1. son dönemde devlet tiyatrosunda izlediğim en iyi oyunlardan biri. oyunculuklar başarılı, özellikle cem zeynel kiliç’ınki. bol sahne geçişli, dinamik bir oyun.

    açıkçası ben oyunu izlemeye başladığımda da, oyun sona erdiğinde de sosyal farkındalık yaratmak amacı taşıyan bir oyun izliyormuş algısında değildim. başından sonuna kadar yaratılan karakterlerin öyküsünü izledim. anlatılanı geniş bir kitleye yayıp, özdeşleştirmeye çalışmadım. eğer oyunu kitleler temsili olarak izleseydim eminim salondan daha az tatmin olmuş şekilde çıkardım. ana karakterin tutumuna benzer tutumları, davranışları, bakış açıları olan işitme engelli bireyler olabilir elbet ama “işte bakın duymayanlar duyanların dünyasına böyle bakıyor, onlar hakkında böyle düşünüyor.” demek hiç yerinde olmaz bence.


    oyunla ilgili birkaç küçük eleştirim de var. birilerinin bir davası var, uğrunda uğraşıp didiniyorlar. fakat seyirci bir türlü ne istendiğini anlayamıyor, bir muallaktır alıp yürüyor oyun sonuna kadar. bu muallak hal bir de yer yer tekrara düştü müydü zaman zaman oyundan kopabiliyor insan. neyse ki sonlara doğru daha berrak bir fikre sahip olunuyor.

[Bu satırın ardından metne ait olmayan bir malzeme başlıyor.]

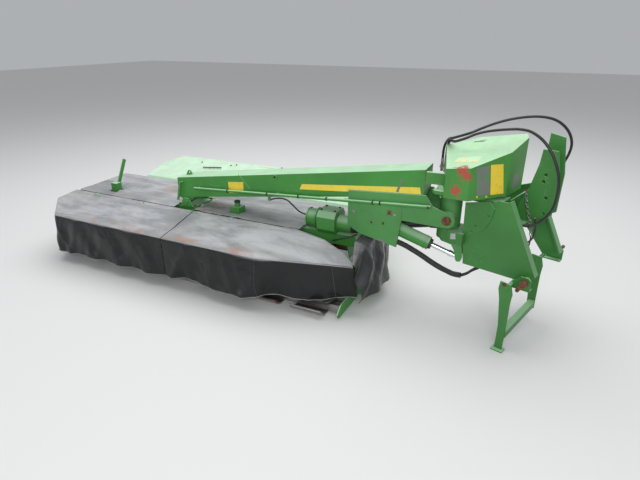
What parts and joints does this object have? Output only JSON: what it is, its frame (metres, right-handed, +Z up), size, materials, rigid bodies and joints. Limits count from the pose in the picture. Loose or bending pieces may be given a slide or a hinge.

    bir de azınlık gruplardan gelen karakterleri olan çoğu eserde olduğu gibi bu oyunda da karakterin sanki onu azınlığa dahil eden özelliği dışında başka hiç bir şeyi yokmuş gibi bir algı yaratılmış sanki. yani kişi duymuyor tamam hayatının her dakikasını etkiyecek bu durum tabii ki. ama kimse de “duymuyorum, duymuyorum, duymuyorum.” diye sürekli sayıklamıyor değil mi? bir yerden sonra yaşayıp gidiyoruz hepimiz eksiğimizle, fazlamızla, farkımızla.


    kısacası güzel bir oyun. öyle yapılmış olmak için yapılmamış, emek verilmiş. belli oluyor bu. izlemeyenlere tavsiye ederim. gidiniz, görünüz.